Als Couchsurferin gilt es zu spüren, wann man besser den Mund hält, wann man zur Unterhaltung beiträgt oder ohne zu mucken nur zuhört, wenn etwa ein von seiner Frau verlassener Ehemann über das "Miststück" herzieht. Abenteuer lauern zuhauf auf die zierliche Frau mit den langen, blonden Haaren. Florian lebt in einer ehemaligen Drogerie. Eine Art Paravent vor den Schaufenstern schirmt sein Privatleben ab. Ungewöhnlich sind seine Essgewohnheiten. Wer hat schon Appetit auf ein Brot mit Kräuterkäse und einer Schicht Nutella darüber?

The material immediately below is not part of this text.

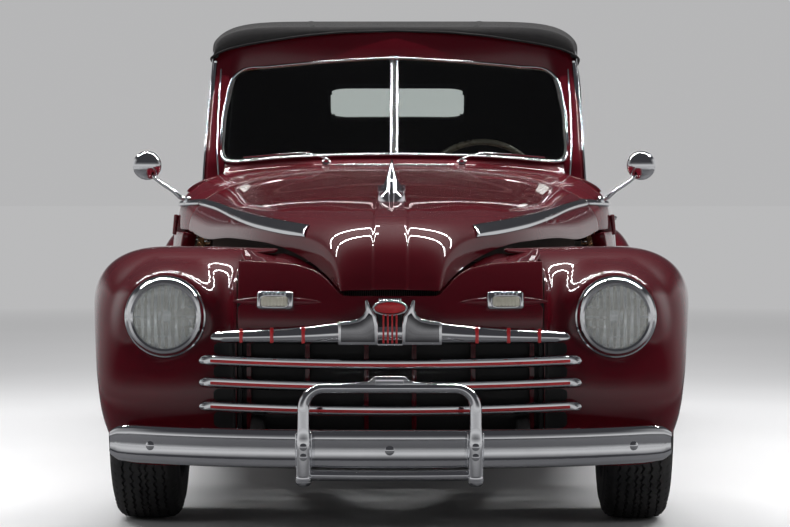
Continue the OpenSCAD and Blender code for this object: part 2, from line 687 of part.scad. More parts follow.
module front_bumper() {
    y_mid = -overall_length / 2 + guard_d + 12;
    color("silver") {
        sweep(blade_path(y_mid, y_mid + 224.5, 797, bumper_z), 12, blade_h / 2 / cos(22.5), sides = 8, turn = 22.5);
        guard_hoop(-overall_length / 2 + guard_d / 2, -1);
        translate([0, y_mid - 14, 212]) rotate([0, 90, 0]) cylinder(d = 26, h = 2 * guard_x, center = true);
        both_sides() translate([rail_x - 60, y_mid + 20, bumper_z + 24]) cube([40, front_y - 515 - y_mid - 20, 56]);
    }
}

module rear_bumper() {
    y_mid = overall_length / 2 - guard_d - 12;
    color("silver") {
        sweep(blade_path(y_mid, y_mid - 269.5, 790, bumper_z + 40), 12, blade_h / 2 / cos(22.5), sides = 8, turn = 22.5);
        both_sides() {
            translate([guard_x + 60, overall_length / 2 - guard_d / 2, bumper_z - 40]) cylinder(d = guard_d, h = 140);
            translate([guard_x + 60, overall_length / 2 - guard_d / 2, bumper_z + 100]) cylinder(d = guard_d - 2, h = 60);
            translate([guard_x + 60, overall_length / 2 - guard_d / 2, bumper_z + 160]) sphere(d = guard_d - 2);
            translate([guard_x + 36, y_mid, bumper_z + 10]) cube([48, guard_d, 60]);
            translate([rail_x + 40, rear_y + 900, bumper_z - 20]) cube([40, y_mid - rear_y - 930, 40]);
            translate([rail_x + 40, rear_y + 860, bumper_z - 20]) cube([40, 60, rail_low + rear_kick - bumper_z + 20]);
        }
    }
}

// Corners of the windshield: middle foot, middle top, outer foot, outer top, on the left
ws_mid_low = [0, -700, 1092];
ws_mid_top = [0, -478, 1448];
ws_out_low = [600, -612, 1104];
ws_out_top = [572, -420, 1400];

module windshield_frame() {
    left = [ws_mid_low, [300, -672, 1092], [560, -622, 1094], [602, -606, 1112], [596, -520, 1260], [578, -440, 1382],
            [548, -424, 1412], [300, -452, 1440], ws_mid_top];
    color("silver") {
        both_sides() sweep(left, 13, 13, up = [0, -0.83, 0.55], sides = 6);
        sweep([ws_mid_low + [0, 4, -10], ws_mid_top + [0, 4, 6]], 13, 13, up = [0, -1, 0], sides = 6);
        both_sides() sweep([[641, -612, 1030], [622, -560, 1160], [606, -438, 1428]], 20, 20, up = [0, 1, 0], sides = 6);
    }
}

module fixed_glass() {
    pane = [for (i = [0 : 1]) [for (j = [0 : 1])
        let (low = ws_mid_low + j * (ws_out_low - ws_mid_low), top = ws_mid_top + j * (ws_out_top - ws_mid_top))
        low + (i == 0 ? 0.045 : 0.955) * (top - low) + (j == 0 ? [14, 0, 0] : [-18, 0, 0])]];
    tilt = atan2(75, 126);
    color("lightblue", 0.5) {
        both_sides() skin(pane, glass_t);
        translate([0, 1161, 1318]) rotate([-tilt, 0, 0]) cube([rear_win_w - 6, glass_t, rear_win_h - 6], center = true);
    }
}

// Grid of the canvas over one station: full to the belt, or down to the rail over the glass
function top_line(key, low, n) =
    let (r = row_at(top_rows, key), a = low > r[5] ? arch_angle(r, low) : 90)
    [for (j = [0 : n]) arch(r, a - 2 * a * j / n)];

module soft_top() {
    front_keys = [-462, -330, -100, 150, 400, 614];
    rear_keys = [612, 730, 850, 930, 1000, 1060, 1120, 1180, 1240, 1300];
    color([0.12, 0.12, 0.13]) difference() {
        union() {
            skin([for (k = front_keys) top_line(k, rail_z, 16)], canvas_t);
            skin([for (k = rear_keys) top_line(k, 0, 18)], canvas_t);
        }
        translate([-rear_win_w / 2, 1000, 1318 - rear_win_h / 2]) cube([rear_win_w, 400, rear_win_h]);
    }
}

module dashboard() {
    color("saddlebrown") {
        translate([-590, -580, 880]) cube([1180, 60, 150]);
        translate([-590, -590, 1010]) cube([1180, 90, 24]);
    }
}

steer_hub = [steer_x, -250, 968];

module steering_column() {
    foot = [steer_x, -800, column_foot_z + 14];
    color("dimgray") rod(foot, foot + 0.955 * (steer_hub - foot), 44);
}

module steering_wheel() {
    foot = [steer_x, -800, column_foot_z + 14];
    dir = unit(steer_hub - foot);
    lean = acos(dir[2]);
    color("ivory") translate(steer_hub) rotate([-lean, 0, 0]) {
        rotate_extrude() translate([wheel_d / 2 - 11, 0]) circle(d = 22, $fn = 24);
        translate([0, 0, -16]) cylinder(d = 86, h = 26);
        for (a = [90, 210, 330]) rotate([0, 0, a]) translate([0, -9, -9]) cube([wheel_d / 2 - 14, 18, 8]);
    }
}

module front_seat() {
    color("saddlebrown") {
        difference() {
            translate([-seat_w / 2, -120, floor_z + floor_t + 2]) cube([seat_w, 560, 260]);
            translate([-132, -121, floor_z]) cube([264, 562, 116]);
        }
        translate([-seat_w / 2, 330, floor_z + 270]) rotate([-12, 0, 0]) cube([seat_w, 150, 420]);
    }
}

module rear_seat() {
    color("saddlebrown") {
        translate([-560, riser_y + 24, upper_floor_z + floor_t + 1]) cube([1120, 330, 150]);
        translate([-552, 1050, upper_floor_z + floor_t + 140]) rotate([-8, 0, 0]) cube([1104, 100, 330]);
    }
}

// Headlamp's place: its axis leaves forward
module lamp_place() {
    translate([lamp_x, lamp_y, lamp_z]) rotate([90, 0, 4]) children();
}

module front_lamps() {
    color("silver") both_sides() {
        lamp_place() rotate_extrude() polygon([
            [0, -70], [lamp_d / 2 - 40, -60], [lamp_d / 2 - 22, -10], [lamp_d / 2 - 22, 0], [lamp_d / 2, 0],
            [lamp_d / 2, 10], [lamp_d / 2 - 10, 22], [lamp_d / 2 - 22, 22], [lamp_d / 2 - 26, 14], [0, 30]
        ]);
        translate([272, nose_y(272, 684) - 38, 684 - 24]) rotate([0, 0, 10.5]) cube([108, 26, 48]);
    }
}

module tail_lamps() {
    color("red") both_sides() difference() {
        translate([500, 1900, 744]) rotate([0, 0, -16]) cube([130, 92, 44]);
        body_core(1.5);
    }
}

module mirrors() {
    color("silver") both_sides() {
        translate([822, -716, 1066]) rotate([90, 0, 0]) cylinder(d = 94, h = 14);
        sweep([[688, -730, 950], [730, -735, 980], [796, -722, 1030], [812, -716, 1060]], 6, 6, up = [0, 1, 0], sides = 6);
    }
}

// ---------------------------------------------------------------- moving panels

module hood() {
    keys = [-850, -1010, -1170, -1330, -1490, -1620, -1740, -1850, -1940, -2020, -2080, -2130, -2170, -2200, -2225];
    color("maroon") skin([for (k = [len(keys) - 1 : -1 : 0]) let (r = row_at(hood_rows, keys[k]))
        [for (j = [0 : 14]) arch(r, 88 - 176 * j / 14)]], sheet);
}

module trunk_lid() {
    keys = [lid_front, 1500, 1640, 1780, 1900, 2010, 2110, 2200, 2270, 2318];
    color("maroon") skin([for (k = keys) let (r = row_at(hull_rows, k), a = arch_angle_x(r, lid_half))
        [for (j = [0 : 10]) arch(r, a - 2 * a * j / 10)]], 20);
}

module door() {
    color("maroon") skin(side_grid(door_front, door_rear, sill_z + 4, belt_z, 6, 8), door_t);
}

// Plane of the door glass: x at a height
function glass_x(z) = 690 - 0.112 * (z - belt_z);

module door_glass() {
    front_low = door_front + 24;
    front_top = door_front + 190;
    rear = door_rear - 14;
    low = belt_z + 5;
    color("silver") {
        sweep([[glass_x(low), front_low, low], [glass_x(1200), front_low + 92, 1200], [glass_x(glass_top), front_top, glass_top]],
              8, 9, up = [1, 0, 0], sides = 6);
        sweep([[glass_x(low), front_low + 300, low], [glass_x(glass_top), front_low + 300, glass_top]], 8, 9, up = [1, 0, 0], sides = 6);
    }
    color("lightblue", 0.5) skin([
        [[glass_x(glass_top), front_top, glass_top], [glass_x(low), front_low, low]],
        [[glass_x(glass_top), rear, glass_top], [glass_x(low), rear, low]]
    ], glass_t);
}

// ---------------------------------------------------------------- placing

module front_wheel_place() translate([wheel_x, front_y, axle_z]) children();
module rear_wheel_place() translate([wheel_x, rear_y, axle_z]) children();

chassis_frame();
engine_block();
radiator();
front_axle();
rear_axle();
exhaust();
fuel_tank();
floor_pan();
cowl();
rear_body();
front_fender();  // front_fender_left
mirror([1, 0, 0]) front_fender();  // front_fender_right
rear_fender();  // rear_fender_left
mirror([1, 0, 0]) rear_fender();  // rear_fender_right
nose_panel();
grille();
front_bumper();
rear_bumper();
windshield_frame();
fixed_glass();
soft_top();
dashboard();
steering_column();
front_seat();
rear_seat();
front_lamps();
tail_lamps();
mirrors();
hood();
trunk_lid();
door();  // door_left
mirror([1, 0, 0]) door();  // door_right
door_glass();  // door_glass_left
mirror([1, 0, 0]) door_glass();  // door_glass_right
steering_wheel();
knuckle();  // knuckle_left
mirror([1, 0, 0]) knuckle();  // knuckle_right
tie_rod();
front_wheel_place() wheel_shape(hub_bore);  // wheel_front_left
mirror([1, 0, 0]) front_wheel_place() wheel_shape(hub_bore);  // wheel_front_right
rear_wheel_place() wheel_shape(44);  // wheel_rear_left
mirror([1, 0, 0]) rear_wheel_place() wheel_shape(44);  // wheel_rear_right
front_wheel_place() tyre_shape();  // tyre_front_left
mirror([1, 0, 0]) front_wheel_place() tyre_shape();  // tyre_front_right
rear_wheel_place() tyre_shape();  // tyre_rear_left
mirror([1, 0, 0]) rear_wheel_place() tyre_shape();  // tyre_rear_right
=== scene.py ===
"""Looks of the two-door club convertible: painted panels, bright trim, glass, canvas top, cabin and running gear.

Lengths in the tables are in millimetres, as in the part's source; meshes are in metres. The car faces -Y.
"""

from __future__ import annotations

import json
import logging
import math
from collections.abc import Callable, Sequence
from dataclasses import dataclass
from enum import Enum

import bmesh
import bpy
import numpy as np
from mathutils import Matrix, Vector
from mathutils.bvhtree import BVHTree

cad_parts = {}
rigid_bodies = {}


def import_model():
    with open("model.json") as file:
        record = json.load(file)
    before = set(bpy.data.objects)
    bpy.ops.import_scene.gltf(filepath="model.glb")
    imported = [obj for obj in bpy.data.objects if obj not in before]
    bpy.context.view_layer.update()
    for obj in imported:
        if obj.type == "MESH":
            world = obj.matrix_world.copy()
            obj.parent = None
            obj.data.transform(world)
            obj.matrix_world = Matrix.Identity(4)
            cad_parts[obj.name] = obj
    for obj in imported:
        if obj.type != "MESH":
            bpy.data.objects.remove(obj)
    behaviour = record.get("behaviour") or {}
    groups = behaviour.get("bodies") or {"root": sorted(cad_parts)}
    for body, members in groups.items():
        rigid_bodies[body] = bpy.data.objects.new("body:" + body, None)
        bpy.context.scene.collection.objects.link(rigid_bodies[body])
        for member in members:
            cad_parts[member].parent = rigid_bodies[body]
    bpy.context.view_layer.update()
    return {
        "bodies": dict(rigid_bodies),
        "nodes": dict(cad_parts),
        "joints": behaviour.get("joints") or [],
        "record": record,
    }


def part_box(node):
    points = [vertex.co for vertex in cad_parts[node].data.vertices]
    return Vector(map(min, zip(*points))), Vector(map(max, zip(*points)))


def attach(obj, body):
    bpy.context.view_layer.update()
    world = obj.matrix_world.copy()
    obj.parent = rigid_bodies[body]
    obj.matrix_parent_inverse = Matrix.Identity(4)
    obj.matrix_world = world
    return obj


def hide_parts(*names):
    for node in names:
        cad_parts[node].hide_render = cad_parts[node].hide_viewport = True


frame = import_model()

LOG = logging.getLogger("convertible")
MM = 0.001
ROOT = "root"
Grid = np.ndarray
Point = Sequence[float]

# Sizes that the panels share with the part's source, in millimetres
FRONT_Y = -1651.5
REAR_Y = 1244.5
AXLE_Z = 356.0
WHEEL_X = 730.5
SILL_Z = 262.0
BELT_Z = 962.0
GLASS_TOP = 1420.0
NOSE_FRONT = -2268.0
DOOR_FRONT = -640.0
DOOR_REAR = 610.0
HOOD_REAR = -850.0
LID_FRONT = 1372.0
LID_HALF = 470.0
PANEL_GAP = 6.0
ARCH_RADIUS = 409.0
ARCH_HALF = 330.0
CANVAS_Z = BELT_Z + 10.0
RAIL_Z = 1434.0
LAMP = (646.0, -2166.0, 636.0)
LAMP_R = 116.0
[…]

An fehlenden Gelegenheiten zur Nahrungsbeschaffung kann es nicht liegen, ein riesiges Einkaufszentrum befindet sich nebenan. Nachdem die Shoppingmall eröffnet worden war, mussten viele kleine Geschäfte im Kiez aufgeben. Auch die Drogerie, in deren Räumen jetzt Florian wohnt. Die Nacht im neben dem Kanzleramt geparkten Campingbus eines Polen, der mit Hilfe seiner Couchsurfing-Gäste Deutsch lernen will, gilt es ebenso tapfer zu meistern wie die Nacht in einem Zimmer voller Diddelmäuse. Deren Besitzerin hätte Christine Neder nur zu gerne mit ihrem Sohn verkuppelt.

Jeden Abend eine SMS an die Familie

Sex ist nicht, das macht die Couchsurferin allen ihren Gastgebern sofort klar. Und jeden Abend schickt sie ihrer Familie oder ihren Freunden eine SMS mit der aktuellen Adresse, sicher ist sicher. Neder ist ausgezogen, sagt sie, um "das Gute im Menschen zu suchen". Nicht jeder scheint davon überzeugt zu sein. Außer Zuspruch und Ermutigung erhält sie auch Drohungen. Und ihr Vater warnt sie, alles ungefiltert in den Blog zu schreiben, in dem sie täglich ihre Couchsurfing-Erfahrungen mitteilt. Personalchefs liebten es zu googlen: "Alles, was du einmal reinstellst, kannst du nicht mehr löschen. Es wird dich ewig verfolgen."

Inzwischen ist Christine Neder in Berlin in ihre erste eigene Wohnung gezogen und hat auch ein Buch über ihre 90 Nächte in allen Teilen der Hauptstadt geschrieben. Sobald sich der Wirbel darum gelegt hat, will sie selbst Gäste aufnehmen und versuchen zu beherzigen, was sie anderen Gastgebern empfiehlt: sich keinesfalls zu sehr bemühen, sondern ganz normal, freundlich und aufgeschlossen sein.